Pourquoi on les jette encore (et comment changer ça) ?
Le réflexe de jeter les coquilles d’œuf est ancré. Par habitude, par dégoût, ou tout simplement parce qu’on ne sait pas quoi en faire. On les voit comme un rebut, une salissure à éliminer. Pourtant, elles sont déjà propres à l’intérieur, stérilisées par la cuisson. Et une fois séchées, elles ne dégagent aucune odeur.
Il suffit d’un petit récipient sur le plan de travail pour les collecter. Une fois par semaine, on les broie, on les stocke dans un bocal ou une boîte, et elles sont prêtes à l’emploi.
Le plus dur, c’est souvent de changer de regard. Mais quand on comprend ce que ce “déchet” peut apporter au potager, on ne voit plus jamais une coquille d’œuf comme avant.

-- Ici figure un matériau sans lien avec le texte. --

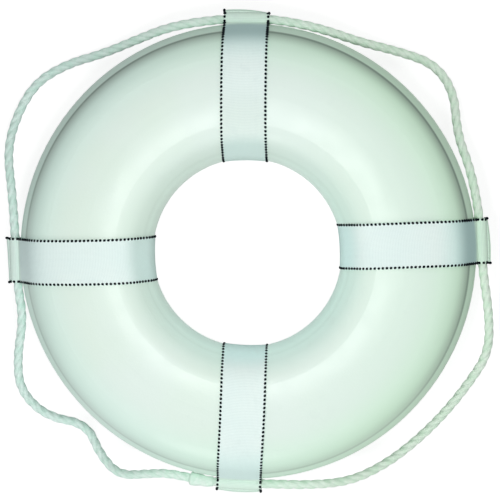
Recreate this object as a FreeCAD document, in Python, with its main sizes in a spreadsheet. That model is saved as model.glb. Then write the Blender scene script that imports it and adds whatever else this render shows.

Une économie qui fait sens
Certains produits vendus en jardinerie n’ont pas plus d’effet que quelques coquilles d’œuf bien placées. Engrais, anti-limaces, amendements… Autant de dépenses évitables. Sur une saison, le jardinier qui utilise ses déchets de cuisine de façon maligne peut économiser entre 50 et 100 euros. Et sans compter les allers-retours en magasin.
Et ce n’est pas qu’une affaire de budget. C’est aussi une démarche pleine de sens, qui reconnecte à un cycle naturel. Ce qui sort de la cuisine retourne à la terre, nourrit les plantes, revient dans l’assiette. Une boucle vertueuse, presque poétique.
Ce petit déchet, si banal, cache un potentiel immense. Et dans un monde où tout coûte plus cher, redonner de la valeur à ce qui semble inutile, c’est une victoire sur toute la ligne. Alors la prochaine fois qu’une coquille d’œuf se fend sur le bord du saladier, autant lui offrir une seconde vie… au potager.